* Begin Data lines *

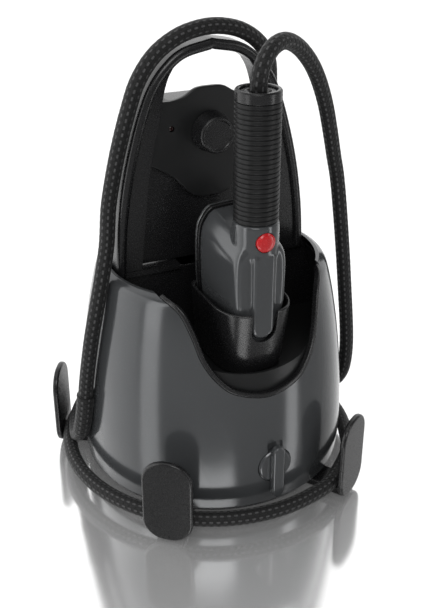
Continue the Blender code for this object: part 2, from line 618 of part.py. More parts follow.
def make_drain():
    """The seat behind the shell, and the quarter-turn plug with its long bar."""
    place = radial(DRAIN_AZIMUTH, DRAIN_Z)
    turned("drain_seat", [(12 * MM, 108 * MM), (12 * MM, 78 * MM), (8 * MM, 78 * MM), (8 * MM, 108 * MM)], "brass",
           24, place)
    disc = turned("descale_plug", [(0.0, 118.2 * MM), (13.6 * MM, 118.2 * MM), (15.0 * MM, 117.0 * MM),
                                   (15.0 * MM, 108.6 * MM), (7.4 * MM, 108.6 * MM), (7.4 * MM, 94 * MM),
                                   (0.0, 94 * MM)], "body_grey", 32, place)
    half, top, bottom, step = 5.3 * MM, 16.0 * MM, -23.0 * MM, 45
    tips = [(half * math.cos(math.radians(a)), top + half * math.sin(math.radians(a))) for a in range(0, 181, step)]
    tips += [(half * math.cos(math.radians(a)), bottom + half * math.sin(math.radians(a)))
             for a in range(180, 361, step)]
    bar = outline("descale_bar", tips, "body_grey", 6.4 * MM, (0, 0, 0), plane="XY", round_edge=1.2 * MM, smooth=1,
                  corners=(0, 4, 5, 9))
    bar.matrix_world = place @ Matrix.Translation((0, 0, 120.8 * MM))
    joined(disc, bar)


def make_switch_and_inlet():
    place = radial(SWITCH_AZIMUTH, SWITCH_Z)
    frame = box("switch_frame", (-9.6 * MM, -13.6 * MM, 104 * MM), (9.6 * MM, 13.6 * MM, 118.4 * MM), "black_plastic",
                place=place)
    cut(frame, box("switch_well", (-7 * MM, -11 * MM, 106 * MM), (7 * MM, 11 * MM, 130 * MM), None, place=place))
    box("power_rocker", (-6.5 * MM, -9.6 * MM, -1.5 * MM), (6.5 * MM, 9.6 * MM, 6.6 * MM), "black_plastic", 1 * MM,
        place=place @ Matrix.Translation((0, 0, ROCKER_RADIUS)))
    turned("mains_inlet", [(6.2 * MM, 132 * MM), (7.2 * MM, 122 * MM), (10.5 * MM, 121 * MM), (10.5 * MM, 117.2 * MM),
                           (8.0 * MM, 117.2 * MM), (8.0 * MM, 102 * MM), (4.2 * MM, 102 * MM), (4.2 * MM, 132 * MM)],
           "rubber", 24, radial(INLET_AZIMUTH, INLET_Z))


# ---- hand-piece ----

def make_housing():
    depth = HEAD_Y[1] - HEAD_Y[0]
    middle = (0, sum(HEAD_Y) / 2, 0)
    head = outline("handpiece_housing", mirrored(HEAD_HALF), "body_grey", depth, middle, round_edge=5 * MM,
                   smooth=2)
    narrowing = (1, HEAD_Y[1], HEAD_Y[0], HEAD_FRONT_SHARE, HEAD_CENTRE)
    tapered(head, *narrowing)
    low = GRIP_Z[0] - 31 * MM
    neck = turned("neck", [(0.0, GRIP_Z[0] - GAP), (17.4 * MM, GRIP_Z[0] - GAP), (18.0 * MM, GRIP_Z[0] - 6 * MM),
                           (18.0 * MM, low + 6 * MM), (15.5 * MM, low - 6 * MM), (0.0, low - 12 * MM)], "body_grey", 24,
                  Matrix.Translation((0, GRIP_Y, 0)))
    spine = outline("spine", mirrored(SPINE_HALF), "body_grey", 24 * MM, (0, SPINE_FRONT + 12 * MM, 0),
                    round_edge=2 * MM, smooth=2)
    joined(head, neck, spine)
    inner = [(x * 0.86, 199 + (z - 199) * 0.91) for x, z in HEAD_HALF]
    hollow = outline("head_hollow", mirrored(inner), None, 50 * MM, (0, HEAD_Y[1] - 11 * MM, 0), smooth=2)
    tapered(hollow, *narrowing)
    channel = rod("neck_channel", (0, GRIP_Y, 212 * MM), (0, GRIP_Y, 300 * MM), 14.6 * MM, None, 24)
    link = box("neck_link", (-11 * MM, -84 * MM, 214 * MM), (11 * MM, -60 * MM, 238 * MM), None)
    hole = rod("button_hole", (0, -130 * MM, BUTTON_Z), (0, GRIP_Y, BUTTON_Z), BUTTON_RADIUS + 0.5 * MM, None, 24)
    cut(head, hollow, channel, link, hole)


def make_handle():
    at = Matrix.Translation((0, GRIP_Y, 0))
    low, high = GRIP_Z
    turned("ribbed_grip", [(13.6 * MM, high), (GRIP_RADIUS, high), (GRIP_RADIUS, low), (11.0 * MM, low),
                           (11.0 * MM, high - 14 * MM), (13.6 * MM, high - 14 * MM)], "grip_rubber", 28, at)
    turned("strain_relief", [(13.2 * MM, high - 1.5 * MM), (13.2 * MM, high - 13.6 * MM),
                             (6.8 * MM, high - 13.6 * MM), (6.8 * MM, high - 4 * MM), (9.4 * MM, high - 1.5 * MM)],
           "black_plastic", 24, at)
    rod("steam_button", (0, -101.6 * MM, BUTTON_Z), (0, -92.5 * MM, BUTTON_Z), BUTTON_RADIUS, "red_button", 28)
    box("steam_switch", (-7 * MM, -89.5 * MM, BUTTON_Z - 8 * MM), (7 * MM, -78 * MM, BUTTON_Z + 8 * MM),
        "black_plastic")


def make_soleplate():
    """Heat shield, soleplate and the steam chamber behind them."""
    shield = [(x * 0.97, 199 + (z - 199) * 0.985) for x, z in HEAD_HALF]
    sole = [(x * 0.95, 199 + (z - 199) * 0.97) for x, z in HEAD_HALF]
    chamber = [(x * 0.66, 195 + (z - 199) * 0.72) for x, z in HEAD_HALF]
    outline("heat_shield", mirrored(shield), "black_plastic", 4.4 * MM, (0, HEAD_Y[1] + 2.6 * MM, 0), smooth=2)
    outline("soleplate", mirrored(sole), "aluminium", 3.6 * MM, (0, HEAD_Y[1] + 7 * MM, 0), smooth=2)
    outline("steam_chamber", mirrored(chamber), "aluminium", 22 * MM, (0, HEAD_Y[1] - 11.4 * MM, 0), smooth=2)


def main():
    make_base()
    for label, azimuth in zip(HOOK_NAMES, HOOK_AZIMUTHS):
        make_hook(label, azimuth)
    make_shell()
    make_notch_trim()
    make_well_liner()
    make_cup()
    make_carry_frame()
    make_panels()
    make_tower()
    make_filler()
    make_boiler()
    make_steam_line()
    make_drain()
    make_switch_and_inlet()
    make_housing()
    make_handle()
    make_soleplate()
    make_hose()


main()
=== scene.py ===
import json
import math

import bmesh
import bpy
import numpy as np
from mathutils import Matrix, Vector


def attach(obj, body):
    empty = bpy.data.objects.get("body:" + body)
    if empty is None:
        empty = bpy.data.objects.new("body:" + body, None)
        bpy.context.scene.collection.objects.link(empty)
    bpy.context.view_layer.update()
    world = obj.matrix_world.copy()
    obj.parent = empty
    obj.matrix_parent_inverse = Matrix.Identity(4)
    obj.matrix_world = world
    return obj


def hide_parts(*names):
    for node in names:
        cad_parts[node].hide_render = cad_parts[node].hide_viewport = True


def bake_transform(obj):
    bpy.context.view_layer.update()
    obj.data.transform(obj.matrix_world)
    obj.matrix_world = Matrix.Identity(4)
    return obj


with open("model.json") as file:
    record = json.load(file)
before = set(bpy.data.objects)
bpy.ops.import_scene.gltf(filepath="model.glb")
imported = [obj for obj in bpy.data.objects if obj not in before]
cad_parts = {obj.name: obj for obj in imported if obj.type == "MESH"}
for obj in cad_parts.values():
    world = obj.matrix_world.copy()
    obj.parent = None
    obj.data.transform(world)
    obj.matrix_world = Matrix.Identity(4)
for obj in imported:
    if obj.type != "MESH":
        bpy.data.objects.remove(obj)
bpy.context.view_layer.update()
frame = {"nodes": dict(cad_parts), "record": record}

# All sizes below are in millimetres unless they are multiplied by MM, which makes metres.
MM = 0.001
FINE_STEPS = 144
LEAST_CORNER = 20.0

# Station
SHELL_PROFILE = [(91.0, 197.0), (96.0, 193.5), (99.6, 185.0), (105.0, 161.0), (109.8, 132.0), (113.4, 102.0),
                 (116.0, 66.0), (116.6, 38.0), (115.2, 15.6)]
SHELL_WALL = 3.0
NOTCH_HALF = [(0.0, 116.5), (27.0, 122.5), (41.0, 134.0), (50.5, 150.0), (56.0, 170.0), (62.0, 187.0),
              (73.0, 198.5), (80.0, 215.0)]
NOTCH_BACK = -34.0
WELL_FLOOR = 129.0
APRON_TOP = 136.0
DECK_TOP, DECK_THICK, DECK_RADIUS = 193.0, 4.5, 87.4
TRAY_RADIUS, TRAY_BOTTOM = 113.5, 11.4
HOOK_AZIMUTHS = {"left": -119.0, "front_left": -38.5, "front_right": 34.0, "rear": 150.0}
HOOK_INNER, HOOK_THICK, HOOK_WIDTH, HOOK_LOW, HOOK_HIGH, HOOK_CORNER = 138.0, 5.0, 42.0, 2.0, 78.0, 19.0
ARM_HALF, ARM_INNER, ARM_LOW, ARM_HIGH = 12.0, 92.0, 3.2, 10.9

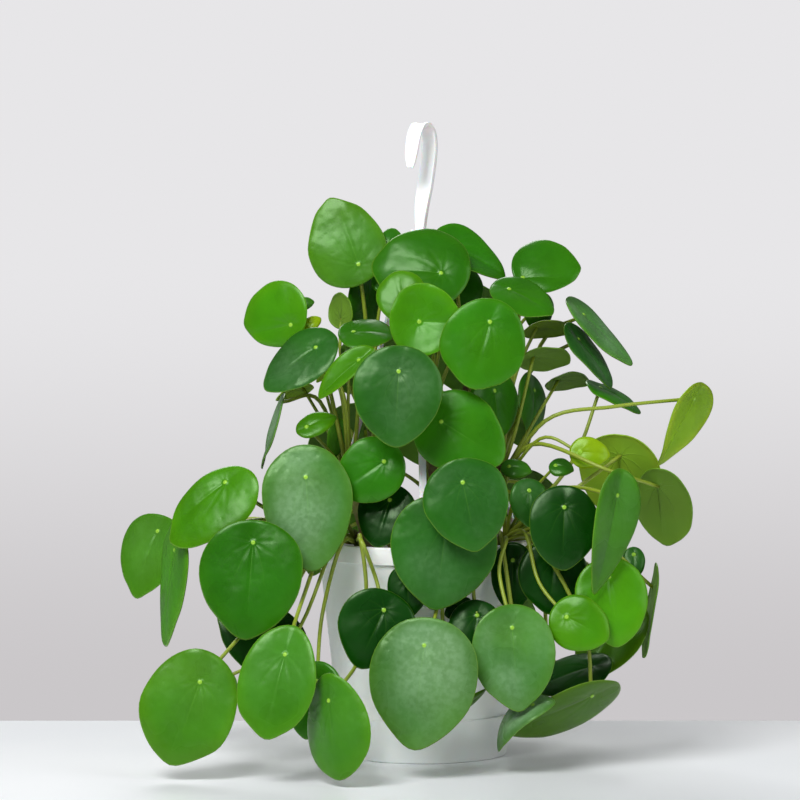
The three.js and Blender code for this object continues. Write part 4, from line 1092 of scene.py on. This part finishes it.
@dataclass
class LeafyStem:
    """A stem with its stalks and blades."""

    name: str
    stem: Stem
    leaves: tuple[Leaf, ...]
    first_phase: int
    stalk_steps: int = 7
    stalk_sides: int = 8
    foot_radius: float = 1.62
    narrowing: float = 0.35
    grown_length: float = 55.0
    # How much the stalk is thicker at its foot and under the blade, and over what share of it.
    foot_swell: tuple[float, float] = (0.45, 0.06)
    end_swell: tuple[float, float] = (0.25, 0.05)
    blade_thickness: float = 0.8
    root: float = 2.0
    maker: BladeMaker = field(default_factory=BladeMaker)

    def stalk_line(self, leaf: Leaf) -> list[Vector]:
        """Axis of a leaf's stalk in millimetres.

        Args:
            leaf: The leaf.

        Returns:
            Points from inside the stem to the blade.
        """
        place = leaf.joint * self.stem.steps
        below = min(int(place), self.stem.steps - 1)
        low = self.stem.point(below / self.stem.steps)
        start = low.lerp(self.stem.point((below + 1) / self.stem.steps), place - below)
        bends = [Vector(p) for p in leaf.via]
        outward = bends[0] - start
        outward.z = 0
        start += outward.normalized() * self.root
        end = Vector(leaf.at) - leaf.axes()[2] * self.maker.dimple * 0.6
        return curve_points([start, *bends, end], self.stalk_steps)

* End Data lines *

• **Aim**
Quote nothing but the lines that run from the line containing "make_notch_trim()" through the line containing "bpy.data.objects.remove(obj)", keeping both of them word for word.

• **Reply to the exercise**
    make_notch_trim()
    make_well_liner()
    make_cup()
    make_carry_frame()
    make_panels()
    make_tower()
    make_filler()
    make_boiler()
    make_steam_line()
    make_drain()
    make_switch_and_inlet()
    make_housing()
    make_handle()
    make_soleplate()
    make_hose()


main()
=== scene.py ===
import json
import math

import bmesh
import bpy
import numpy as np
from mathutils import Matrix, Vector


def attach(obj, body):
    empty = bpy.data.objects.get("body:" + body)
    if empty is None:
        empty = bpy.data.objects.new("body:" + body, None)
        bpy.context.scene.collection.objects.link(empty)
    bpy.context.view_layer.update()
    world = obj.matrix_world.copy()
    obj.parent = empty
    obj.matrix_parent_inverse = Matrix.Identity(4)
    obj.matrix_world = world
    return obj


def hide_parts(*names):
    for node in names:
        cad_parts[node].hide_render = cad_parts[node].hide_viewport = True


def bake_transform(obj):
    bpy.context.view_layer.update()
    obj.data.transform(obj.matrix_world)
    obj.matrix_world = Matrix.Identity(4)
    return obj


with open("model.json") as file:
    record = json.load(file)
before = set(bpy.data.objects)
bpy.ops.import_scene.gltf(filepath="model.glb")
imported = [obj for obj in bpy.data.objects if obj not in before]
cad_parts = {obj.name: obj for obj in imported if obj.type == "MESH"}
for obj in cad_parts.values():
    world = obj.matrix_world.copy()
    obj.parent = None
    obj.data.transform(world)
    obj.matrix_world = Matrix.Identity(4)
for obj in imported:
    if obj.type != "MESH":
        bpy.data.objects.remove(obj)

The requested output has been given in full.